[Stored data]
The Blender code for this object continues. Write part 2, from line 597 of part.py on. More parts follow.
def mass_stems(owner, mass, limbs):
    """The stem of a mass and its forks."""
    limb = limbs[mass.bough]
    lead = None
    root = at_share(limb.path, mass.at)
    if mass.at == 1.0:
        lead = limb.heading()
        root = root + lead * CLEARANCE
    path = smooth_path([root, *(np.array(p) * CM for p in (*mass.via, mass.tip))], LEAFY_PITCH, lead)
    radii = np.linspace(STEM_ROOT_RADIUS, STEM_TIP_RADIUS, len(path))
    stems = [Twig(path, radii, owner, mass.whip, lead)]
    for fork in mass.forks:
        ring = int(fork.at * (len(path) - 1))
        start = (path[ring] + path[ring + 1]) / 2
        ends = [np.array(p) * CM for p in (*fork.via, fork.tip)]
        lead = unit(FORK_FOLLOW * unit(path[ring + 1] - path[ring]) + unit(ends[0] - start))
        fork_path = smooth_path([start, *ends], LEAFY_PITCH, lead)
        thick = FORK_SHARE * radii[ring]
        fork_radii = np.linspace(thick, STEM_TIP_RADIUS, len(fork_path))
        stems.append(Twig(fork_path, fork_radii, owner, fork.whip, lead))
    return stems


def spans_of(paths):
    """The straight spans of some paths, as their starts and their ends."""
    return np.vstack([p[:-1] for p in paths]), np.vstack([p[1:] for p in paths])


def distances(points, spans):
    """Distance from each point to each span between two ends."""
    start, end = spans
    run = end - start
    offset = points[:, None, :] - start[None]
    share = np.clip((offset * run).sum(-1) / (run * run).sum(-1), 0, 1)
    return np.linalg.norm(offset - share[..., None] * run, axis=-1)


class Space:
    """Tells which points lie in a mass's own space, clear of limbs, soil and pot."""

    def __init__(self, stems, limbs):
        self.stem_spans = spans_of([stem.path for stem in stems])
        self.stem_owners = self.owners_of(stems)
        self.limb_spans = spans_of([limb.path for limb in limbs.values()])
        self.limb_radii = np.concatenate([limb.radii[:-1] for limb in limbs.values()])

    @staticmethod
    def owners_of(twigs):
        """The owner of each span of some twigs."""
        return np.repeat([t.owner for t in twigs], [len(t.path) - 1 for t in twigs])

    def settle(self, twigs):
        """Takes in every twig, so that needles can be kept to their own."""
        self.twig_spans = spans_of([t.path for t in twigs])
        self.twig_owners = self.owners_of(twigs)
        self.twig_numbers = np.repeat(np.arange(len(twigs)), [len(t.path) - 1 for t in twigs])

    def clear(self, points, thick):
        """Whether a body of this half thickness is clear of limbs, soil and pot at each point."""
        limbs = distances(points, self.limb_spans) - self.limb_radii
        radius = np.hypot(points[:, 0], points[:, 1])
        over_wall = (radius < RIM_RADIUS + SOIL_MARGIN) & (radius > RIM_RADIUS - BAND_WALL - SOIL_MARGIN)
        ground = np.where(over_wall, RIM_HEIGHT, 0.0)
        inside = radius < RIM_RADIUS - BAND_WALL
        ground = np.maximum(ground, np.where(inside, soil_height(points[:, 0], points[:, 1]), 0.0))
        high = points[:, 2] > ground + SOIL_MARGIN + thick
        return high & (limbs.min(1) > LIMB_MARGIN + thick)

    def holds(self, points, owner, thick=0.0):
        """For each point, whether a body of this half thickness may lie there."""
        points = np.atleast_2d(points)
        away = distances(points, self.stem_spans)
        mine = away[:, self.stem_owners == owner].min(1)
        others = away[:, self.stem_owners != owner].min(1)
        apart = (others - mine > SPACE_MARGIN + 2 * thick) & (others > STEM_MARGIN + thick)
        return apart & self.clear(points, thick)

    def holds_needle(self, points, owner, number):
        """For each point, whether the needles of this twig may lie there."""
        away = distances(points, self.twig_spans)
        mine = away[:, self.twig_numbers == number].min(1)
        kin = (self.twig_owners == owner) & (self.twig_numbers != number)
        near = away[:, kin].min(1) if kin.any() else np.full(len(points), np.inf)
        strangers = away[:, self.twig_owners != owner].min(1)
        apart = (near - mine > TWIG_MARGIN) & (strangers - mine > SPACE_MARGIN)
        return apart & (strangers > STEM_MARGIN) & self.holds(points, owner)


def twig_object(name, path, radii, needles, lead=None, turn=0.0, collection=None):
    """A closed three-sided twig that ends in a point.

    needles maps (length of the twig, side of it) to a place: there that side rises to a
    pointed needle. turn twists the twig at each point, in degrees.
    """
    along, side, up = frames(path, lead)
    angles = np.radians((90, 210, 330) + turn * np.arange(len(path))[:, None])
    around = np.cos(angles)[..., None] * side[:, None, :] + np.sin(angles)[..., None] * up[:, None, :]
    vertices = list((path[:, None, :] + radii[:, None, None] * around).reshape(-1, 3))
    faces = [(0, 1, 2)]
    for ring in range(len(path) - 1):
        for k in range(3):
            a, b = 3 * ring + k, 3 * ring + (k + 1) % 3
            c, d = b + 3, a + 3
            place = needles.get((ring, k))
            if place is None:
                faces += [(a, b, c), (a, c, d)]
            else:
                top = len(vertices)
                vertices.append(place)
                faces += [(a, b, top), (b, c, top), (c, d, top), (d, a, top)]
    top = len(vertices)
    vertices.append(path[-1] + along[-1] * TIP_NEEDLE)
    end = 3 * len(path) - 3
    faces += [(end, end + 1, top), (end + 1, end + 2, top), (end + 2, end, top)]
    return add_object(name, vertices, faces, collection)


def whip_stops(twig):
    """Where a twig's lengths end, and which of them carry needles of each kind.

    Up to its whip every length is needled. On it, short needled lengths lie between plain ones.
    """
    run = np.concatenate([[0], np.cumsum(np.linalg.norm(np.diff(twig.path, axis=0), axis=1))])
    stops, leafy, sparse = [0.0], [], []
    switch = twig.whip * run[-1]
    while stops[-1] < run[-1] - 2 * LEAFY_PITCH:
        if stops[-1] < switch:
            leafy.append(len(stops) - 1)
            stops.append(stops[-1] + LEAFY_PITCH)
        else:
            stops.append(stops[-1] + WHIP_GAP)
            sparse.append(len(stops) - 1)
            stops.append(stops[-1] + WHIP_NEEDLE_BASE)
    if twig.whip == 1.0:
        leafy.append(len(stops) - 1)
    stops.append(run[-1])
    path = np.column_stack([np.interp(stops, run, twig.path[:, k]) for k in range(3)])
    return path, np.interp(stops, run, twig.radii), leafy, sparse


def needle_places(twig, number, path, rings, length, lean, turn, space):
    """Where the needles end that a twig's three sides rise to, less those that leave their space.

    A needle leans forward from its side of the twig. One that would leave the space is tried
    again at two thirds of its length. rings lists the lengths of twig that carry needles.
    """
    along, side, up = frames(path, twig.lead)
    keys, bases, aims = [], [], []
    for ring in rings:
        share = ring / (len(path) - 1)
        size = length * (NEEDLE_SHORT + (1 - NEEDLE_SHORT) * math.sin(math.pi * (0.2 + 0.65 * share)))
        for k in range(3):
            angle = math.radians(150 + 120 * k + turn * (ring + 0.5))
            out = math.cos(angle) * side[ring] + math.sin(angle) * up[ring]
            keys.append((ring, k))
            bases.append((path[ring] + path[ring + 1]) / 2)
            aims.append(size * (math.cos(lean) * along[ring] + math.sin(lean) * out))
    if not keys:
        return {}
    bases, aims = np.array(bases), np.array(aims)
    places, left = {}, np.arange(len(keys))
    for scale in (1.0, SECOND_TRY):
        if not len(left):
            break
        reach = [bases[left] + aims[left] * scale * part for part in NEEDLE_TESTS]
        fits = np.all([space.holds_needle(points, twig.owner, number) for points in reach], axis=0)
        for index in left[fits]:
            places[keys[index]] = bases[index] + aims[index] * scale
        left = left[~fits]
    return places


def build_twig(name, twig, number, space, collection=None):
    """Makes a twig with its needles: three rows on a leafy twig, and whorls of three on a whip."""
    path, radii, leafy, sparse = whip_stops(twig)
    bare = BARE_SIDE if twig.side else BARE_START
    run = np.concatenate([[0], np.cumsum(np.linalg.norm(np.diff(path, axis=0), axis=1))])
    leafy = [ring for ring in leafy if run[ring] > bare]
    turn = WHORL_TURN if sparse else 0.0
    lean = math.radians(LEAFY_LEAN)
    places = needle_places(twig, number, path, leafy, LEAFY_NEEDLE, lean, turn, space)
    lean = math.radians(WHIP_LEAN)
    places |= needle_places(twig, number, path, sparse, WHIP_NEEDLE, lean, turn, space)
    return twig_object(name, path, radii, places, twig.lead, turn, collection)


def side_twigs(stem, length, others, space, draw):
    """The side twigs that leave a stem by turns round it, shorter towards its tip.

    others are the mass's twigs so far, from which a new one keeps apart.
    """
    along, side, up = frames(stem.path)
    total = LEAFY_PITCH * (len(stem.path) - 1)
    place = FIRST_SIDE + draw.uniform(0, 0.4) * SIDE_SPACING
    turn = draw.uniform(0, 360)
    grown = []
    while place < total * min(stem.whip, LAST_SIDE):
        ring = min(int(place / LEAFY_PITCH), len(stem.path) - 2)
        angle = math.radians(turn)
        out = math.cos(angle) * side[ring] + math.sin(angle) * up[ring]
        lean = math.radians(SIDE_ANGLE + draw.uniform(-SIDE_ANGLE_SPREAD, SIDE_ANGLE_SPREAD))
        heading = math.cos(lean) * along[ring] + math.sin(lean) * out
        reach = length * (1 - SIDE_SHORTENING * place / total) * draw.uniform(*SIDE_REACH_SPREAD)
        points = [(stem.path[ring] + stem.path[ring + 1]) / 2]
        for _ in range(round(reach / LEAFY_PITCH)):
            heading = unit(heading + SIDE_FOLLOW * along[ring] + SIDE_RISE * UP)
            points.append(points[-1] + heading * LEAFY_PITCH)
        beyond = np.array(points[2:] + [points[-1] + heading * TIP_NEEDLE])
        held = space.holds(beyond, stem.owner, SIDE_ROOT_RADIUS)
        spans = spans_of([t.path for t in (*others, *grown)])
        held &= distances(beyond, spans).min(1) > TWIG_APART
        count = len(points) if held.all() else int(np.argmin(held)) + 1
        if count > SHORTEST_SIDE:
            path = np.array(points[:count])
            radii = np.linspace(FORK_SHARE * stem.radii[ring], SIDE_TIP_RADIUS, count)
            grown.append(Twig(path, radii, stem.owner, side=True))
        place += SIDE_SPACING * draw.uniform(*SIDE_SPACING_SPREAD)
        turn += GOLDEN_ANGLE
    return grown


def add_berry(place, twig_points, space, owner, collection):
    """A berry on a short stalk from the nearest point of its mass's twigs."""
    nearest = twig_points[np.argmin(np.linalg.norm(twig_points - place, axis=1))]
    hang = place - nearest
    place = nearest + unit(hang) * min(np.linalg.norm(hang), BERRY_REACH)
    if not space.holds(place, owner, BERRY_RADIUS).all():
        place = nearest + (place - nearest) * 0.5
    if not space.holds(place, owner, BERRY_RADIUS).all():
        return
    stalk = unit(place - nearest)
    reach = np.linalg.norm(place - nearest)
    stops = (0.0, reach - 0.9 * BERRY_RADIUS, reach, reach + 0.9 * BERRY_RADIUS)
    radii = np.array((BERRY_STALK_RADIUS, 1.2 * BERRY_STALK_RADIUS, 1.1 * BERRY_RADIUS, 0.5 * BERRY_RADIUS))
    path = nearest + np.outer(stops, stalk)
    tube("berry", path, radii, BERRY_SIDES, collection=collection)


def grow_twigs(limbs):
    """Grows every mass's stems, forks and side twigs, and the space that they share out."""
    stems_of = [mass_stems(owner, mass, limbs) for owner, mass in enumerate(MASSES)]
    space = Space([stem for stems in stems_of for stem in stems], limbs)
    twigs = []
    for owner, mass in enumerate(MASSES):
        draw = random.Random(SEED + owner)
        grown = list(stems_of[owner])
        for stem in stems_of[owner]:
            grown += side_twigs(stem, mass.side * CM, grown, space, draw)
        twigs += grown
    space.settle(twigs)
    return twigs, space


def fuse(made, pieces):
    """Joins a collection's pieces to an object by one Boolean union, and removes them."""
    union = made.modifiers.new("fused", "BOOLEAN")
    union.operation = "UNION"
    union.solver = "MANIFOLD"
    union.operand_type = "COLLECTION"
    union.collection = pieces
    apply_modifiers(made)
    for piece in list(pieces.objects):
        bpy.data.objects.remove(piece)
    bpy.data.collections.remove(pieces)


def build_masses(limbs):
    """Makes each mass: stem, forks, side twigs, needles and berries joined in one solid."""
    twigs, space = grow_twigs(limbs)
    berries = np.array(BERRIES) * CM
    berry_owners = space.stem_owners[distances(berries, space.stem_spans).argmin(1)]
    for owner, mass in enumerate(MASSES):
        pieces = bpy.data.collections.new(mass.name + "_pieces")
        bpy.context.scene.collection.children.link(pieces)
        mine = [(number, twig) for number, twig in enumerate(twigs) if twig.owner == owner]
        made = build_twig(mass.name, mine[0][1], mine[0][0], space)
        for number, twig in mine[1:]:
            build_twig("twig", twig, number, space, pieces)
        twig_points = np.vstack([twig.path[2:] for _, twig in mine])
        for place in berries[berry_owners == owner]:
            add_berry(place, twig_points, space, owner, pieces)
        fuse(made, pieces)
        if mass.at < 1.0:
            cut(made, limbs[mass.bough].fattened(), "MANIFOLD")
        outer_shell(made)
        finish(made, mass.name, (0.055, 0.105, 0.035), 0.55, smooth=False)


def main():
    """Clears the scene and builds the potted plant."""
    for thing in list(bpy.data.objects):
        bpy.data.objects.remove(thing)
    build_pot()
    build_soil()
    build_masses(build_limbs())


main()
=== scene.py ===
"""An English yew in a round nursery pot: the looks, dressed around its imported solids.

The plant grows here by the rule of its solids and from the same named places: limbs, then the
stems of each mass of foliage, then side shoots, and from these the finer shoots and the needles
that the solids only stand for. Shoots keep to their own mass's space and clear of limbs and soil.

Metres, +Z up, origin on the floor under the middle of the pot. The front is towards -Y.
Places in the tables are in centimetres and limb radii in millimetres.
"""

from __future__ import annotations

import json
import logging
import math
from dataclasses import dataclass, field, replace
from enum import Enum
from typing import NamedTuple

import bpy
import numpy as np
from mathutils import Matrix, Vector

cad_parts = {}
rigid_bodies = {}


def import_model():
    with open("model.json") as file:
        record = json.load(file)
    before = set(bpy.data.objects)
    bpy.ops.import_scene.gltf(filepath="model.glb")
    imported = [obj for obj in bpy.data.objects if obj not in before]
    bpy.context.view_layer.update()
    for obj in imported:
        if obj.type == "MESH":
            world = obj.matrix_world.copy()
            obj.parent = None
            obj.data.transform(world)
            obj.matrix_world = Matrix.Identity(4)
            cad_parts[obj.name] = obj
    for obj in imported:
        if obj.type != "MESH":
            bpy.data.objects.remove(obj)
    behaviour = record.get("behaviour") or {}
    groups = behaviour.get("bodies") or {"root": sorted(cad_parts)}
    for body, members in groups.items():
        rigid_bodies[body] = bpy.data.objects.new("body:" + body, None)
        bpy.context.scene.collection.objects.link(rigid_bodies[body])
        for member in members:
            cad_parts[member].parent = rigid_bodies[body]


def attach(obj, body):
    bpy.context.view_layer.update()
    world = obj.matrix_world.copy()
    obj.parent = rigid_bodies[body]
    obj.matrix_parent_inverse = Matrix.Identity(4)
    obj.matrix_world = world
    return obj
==
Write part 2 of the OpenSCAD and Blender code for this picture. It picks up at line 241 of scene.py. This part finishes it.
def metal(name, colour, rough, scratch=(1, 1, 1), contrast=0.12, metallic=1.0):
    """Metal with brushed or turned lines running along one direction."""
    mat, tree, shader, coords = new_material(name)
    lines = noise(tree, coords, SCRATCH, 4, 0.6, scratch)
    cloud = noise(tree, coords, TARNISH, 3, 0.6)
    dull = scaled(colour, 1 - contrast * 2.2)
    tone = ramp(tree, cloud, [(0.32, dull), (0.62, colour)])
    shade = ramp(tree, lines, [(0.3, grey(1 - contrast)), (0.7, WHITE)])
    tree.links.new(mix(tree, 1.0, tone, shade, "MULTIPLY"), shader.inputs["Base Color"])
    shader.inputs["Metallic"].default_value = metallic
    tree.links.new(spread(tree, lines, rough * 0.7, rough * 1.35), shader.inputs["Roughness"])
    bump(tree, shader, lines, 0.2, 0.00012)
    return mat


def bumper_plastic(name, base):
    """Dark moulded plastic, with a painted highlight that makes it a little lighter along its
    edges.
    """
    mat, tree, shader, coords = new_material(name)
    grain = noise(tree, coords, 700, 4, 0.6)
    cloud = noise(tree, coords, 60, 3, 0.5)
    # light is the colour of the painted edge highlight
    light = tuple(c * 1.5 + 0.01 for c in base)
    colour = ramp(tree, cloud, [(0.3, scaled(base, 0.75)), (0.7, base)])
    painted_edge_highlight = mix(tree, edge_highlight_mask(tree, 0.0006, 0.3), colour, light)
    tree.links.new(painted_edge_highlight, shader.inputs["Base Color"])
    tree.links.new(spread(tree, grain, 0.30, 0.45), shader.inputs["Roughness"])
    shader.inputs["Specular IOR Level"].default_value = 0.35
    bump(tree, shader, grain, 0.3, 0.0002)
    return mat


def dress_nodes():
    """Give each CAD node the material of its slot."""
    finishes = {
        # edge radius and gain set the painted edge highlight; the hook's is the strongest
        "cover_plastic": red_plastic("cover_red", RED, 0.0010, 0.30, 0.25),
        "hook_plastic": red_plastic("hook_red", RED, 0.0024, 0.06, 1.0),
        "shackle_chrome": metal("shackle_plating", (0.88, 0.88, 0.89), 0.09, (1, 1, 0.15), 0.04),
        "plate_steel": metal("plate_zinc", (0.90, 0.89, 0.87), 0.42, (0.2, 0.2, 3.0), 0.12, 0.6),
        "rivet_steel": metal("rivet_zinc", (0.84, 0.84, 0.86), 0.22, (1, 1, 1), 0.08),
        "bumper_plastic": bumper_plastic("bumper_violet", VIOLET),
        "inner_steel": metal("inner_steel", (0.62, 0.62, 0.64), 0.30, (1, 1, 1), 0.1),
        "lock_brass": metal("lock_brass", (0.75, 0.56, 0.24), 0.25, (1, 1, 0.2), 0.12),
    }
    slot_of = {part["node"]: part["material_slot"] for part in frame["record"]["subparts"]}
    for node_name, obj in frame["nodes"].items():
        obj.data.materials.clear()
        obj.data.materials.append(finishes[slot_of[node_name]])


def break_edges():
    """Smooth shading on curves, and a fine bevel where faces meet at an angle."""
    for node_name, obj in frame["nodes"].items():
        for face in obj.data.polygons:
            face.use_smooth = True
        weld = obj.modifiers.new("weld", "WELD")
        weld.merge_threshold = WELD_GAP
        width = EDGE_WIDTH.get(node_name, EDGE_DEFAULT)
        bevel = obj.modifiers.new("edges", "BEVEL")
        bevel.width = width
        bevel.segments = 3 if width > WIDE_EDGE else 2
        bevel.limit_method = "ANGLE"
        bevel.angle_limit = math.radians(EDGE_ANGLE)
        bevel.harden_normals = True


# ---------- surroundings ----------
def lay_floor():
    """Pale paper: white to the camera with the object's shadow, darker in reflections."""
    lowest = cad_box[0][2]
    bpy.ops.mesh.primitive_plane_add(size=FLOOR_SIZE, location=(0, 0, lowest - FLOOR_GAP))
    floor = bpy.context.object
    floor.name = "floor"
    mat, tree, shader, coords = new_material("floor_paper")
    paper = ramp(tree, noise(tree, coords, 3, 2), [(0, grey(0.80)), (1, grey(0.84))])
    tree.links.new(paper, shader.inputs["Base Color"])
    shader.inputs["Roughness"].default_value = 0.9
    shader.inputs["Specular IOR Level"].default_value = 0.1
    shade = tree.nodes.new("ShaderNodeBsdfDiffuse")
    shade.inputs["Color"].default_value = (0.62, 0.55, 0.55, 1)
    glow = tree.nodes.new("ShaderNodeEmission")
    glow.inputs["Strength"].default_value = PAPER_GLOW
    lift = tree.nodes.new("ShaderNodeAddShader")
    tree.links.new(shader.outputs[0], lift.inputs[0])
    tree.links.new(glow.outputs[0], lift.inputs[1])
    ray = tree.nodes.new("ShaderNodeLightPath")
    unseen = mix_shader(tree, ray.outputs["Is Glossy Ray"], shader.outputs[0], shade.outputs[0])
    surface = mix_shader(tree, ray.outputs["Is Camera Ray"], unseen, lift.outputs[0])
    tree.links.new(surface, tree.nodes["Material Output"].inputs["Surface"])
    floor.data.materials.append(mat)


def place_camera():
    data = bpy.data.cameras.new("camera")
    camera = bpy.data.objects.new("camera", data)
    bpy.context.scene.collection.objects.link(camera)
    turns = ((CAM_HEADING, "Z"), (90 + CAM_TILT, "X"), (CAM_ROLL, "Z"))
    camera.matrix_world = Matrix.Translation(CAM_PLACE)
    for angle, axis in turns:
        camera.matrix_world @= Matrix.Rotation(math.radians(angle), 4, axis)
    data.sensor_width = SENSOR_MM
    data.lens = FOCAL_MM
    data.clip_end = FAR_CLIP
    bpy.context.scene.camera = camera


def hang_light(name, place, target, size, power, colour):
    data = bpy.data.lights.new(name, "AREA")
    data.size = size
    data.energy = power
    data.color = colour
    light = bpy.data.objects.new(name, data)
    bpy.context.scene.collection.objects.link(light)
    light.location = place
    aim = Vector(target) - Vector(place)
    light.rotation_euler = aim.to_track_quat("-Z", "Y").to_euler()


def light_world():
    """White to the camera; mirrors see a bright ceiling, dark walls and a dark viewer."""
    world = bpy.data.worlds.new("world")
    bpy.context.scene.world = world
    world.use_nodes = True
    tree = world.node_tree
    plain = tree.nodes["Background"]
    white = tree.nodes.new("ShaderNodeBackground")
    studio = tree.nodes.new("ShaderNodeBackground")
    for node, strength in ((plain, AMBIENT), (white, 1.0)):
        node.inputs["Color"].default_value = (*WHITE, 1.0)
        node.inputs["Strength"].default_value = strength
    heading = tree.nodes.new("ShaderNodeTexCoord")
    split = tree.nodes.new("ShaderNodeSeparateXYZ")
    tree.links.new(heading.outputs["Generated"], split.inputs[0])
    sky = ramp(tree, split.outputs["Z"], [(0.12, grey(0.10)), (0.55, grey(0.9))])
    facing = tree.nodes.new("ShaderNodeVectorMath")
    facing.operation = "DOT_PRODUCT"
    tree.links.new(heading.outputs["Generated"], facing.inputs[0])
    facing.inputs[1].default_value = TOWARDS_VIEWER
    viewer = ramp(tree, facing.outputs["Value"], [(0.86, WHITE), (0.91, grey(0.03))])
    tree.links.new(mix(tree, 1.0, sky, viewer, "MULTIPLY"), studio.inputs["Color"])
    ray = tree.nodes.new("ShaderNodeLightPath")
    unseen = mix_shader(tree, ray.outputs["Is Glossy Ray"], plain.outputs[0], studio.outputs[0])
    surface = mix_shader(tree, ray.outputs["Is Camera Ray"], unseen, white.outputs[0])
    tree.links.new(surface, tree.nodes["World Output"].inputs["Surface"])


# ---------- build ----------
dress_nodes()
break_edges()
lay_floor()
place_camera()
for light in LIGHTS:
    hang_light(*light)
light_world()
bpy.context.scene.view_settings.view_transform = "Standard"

• Task objective
From the line with "for place in" through the line with "from __future__ import annotations", repeat every line exactly, both ends included, and nothing outside that range.

• Response to the exercise
        for place in berries[berry_owners == owner]:
            add_berry(place, twig_points, space, owner, pieces)
        fuse(made, pieces)
        if mass.at < 1.0:
            cut(made, limbs[mass.bough].fattened(), "MANIFOLD")
        outer_shell(made)
        finish(made, mass.name, (0.055, 0.105, 0.035), 0.55, smooth=False)


def main():
    """Clears the scene and builds the potted plant."""
    for thing in list(bpy.data.objects):
        bpy.data.objects.remove(thing)
    build_pot()
    build_soil()
    build_masses(build_limbs())


main()
=== scene.py ===
"""An English yew in a round nursery pot: the looks, dressed around its imported solids.

The plant grows here by the rule of its solids and from the same named places: limbs, then the
stems of each mass of foliage, then side shoots, and from these the finer shoots and the needles
that the solids only stand for. Shoots keep to their own mass's space and clear of limbs and soil.

Metres, +Z up, origin on the floor under the middle of the pot. The front is towards -Y.
Places in the tables are in centimetres and limb radii in millimetres.
"""

from __future__ import annotations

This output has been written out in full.